Institut f\"ur Geometrie und Praktische Mathematik

RWTH Aachen

We consider linear systems which result from finite element or finite volume
discretization of convection-diffusion problems. We analyze the convergence
of basic iterative methods of Jacobi and Gauss-Seidel type applied to these
linear systems. One known standard result (cf. [1]) for a class of 2D model
problems uses the assumption that the underlying triangulation is of weakly
acute type (the angles of the triangles are less than or equal to
*pi/2*). The resulting matrix then is an M-matrix and a standard
convergence analysis can be applied.
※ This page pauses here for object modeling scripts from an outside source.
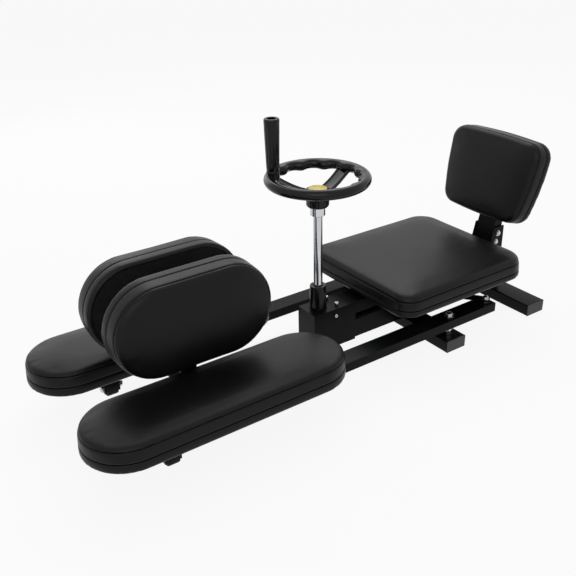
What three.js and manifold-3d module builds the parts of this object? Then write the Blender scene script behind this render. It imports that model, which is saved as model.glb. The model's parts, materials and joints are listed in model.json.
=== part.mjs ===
// Leg stretching machine: a padded seat and backrest on a low steel frame, two swinging
// leg arms, and a hand wheel on a column that drives both arms apart through a lead screw.
// Millimetres. +Z is up, the floor is z = 0, the sitter faces -Y and has +X on the left.
// The origin is on the floor, midway between the two leg pivots.
import * as THREE from 'three';
import Module from 'manifold-3d';
import { mergeVertices } from 'three/addons/utils/BufferGeometryUtils.js';

const wasm = await Module();
wasm.setup();

// Clearances that the whole machine shares
const FIT = 0.3;
const SLIP = 0.2;

// Floor bars
const FLOOR_BAR = { depth: 64, height: 33, wall: 2.5 };
const FRONT_BAR_HALF = 188;
const REAR_BAR_HALF = 181;
const REAR_BAR_Y = 312;
const CAP_FLANGE = 2;
const FLOOR_CAP_PLUG = 12;

// Gearbox and drive
const GEARBOX = { half: 34, front: -335, rear: -207, top: 139, wall: 4 };
const HOUSING_SCREW = { radius: 2.4, length: 14, headRadius: 4.6 };
const COLUMN_Y = -299;

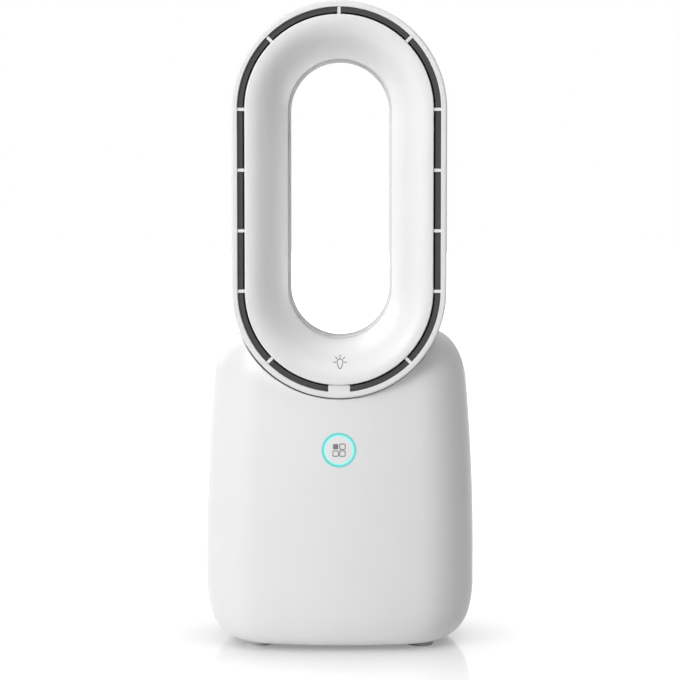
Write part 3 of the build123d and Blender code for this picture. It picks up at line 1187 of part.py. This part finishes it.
os.makedirs("parts", exist_ok=True)
for name, piece in PIECES.items():
    export_step(piece, f"parts/{name}.step")
    print(name, round(piece.volume), len(piece.solids()))
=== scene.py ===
# %% [markdown]
# # A bladeless table fan in Blender
# The fan's solid pieces come from a CAD model, model.glb: an oval air ring on a rounded
# housing, with the motor and impeller inside. They are loaded here as a fixed frame and are never moved.
# This file adds what CAD leaves out: the finishes, the two printed marks, the light and the camera.

# %% Load the CAD model as a frame
import json
from math import atan2, cos, pi, radians, sin

import bpy
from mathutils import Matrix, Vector
from mathutils.bvhtree import BVHTree


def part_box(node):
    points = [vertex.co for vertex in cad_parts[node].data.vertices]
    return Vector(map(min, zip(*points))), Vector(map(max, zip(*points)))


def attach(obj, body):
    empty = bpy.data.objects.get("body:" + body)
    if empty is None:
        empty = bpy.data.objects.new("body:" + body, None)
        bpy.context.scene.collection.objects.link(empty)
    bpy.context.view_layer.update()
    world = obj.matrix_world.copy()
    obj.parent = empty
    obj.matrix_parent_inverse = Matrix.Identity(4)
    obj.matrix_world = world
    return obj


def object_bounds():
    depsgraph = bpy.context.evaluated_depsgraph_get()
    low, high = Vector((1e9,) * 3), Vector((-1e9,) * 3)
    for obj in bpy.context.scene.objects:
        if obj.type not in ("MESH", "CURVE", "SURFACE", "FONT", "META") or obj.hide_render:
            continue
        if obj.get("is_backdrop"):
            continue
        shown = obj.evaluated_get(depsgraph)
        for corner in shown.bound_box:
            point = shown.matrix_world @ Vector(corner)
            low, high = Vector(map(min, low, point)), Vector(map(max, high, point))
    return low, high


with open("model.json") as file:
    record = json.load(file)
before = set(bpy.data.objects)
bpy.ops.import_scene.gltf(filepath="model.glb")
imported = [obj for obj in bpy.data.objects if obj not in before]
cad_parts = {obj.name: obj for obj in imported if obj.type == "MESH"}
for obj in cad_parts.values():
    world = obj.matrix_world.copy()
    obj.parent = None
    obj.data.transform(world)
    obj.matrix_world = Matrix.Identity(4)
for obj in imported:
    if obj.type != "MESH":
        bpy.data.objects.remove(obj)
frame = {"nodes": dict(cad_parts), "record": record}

CAD_LOW, CAD_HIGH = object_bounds()
NODES = frame["nodes"]
MM = 0.001
print(f"{len(NODES)} CAD pieces, {(CAD_HIGH.z - CAD_LOW.z) / MM:.0f} mm tall")

# %% [markdown]
# ## A small language for shaders
# A material in Blender is a graph of nodes. Wiring one by hand takes a line for every link, which hides
# the idea. Here a `Wire` stands for one node's output and knows how to add, subtract, multiply and take
# powers, so a mask reads like school maths. Each operation quietly adds a Math node. Everything else, such
# as a noise or a bump, comes from one method, `Finish.node`.

# %% Wires that can be added and multiplied
class Wire:
    """The output of a node. Arithmetic on it adds Math nodes to the same material."""

    def __init__(self, finish, socket):
        self.finish = finish
        self.socket = socket

    def maths(self, operation, *values):
        return self.finish.node("Math", {"operation": operation}, dict(enumerate(values)))

    def __add__(self, other):
        return self.maths("ADD", self, other)

    def __radd__(self, other):
        return self.maths("ADD", other, self)

    def __sub__(self, other):
        return self.maths("SUBTRACT", self, other)

    def __rsub__(self, other):
        return self.maths("SUBTRACT", other, self)

    def __mul__(self, other):
        return self.maths("MULTIPLY", self, other)

    def __rmul__(self, other):
        return self.maths("MULTIPLY", other, self)

    def __pow__(self, power):
        return self.maths("POWER", self, power)

    def clipped(self):
        """The same value, kept between 0 and 1."""
        return self.finish.node("Clamp", {}, {"Value": self})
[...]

In this talk we consider a setting in
which the matrix of the discrete problem is not necessarily an M-matrix. In
this setting we introduce a few weaker algebraic conditions, e.g., that the
matrix is the sum of a symmetric positive definite matrix (diffusion part) and
an M-matrix (convection part). Assuming that one or more of these conditions
is satisfied we analyze the convergence of basic iterative methods. For a few
popular finite element and finite volume methods we show which of these
algebraic conditions are satisfied in general.

[1] H.-G. Roos, M. Stynes and L. Tobiska, *Numerical Methods for Singularly
Perturbed Differential Equations*, Springer 1996.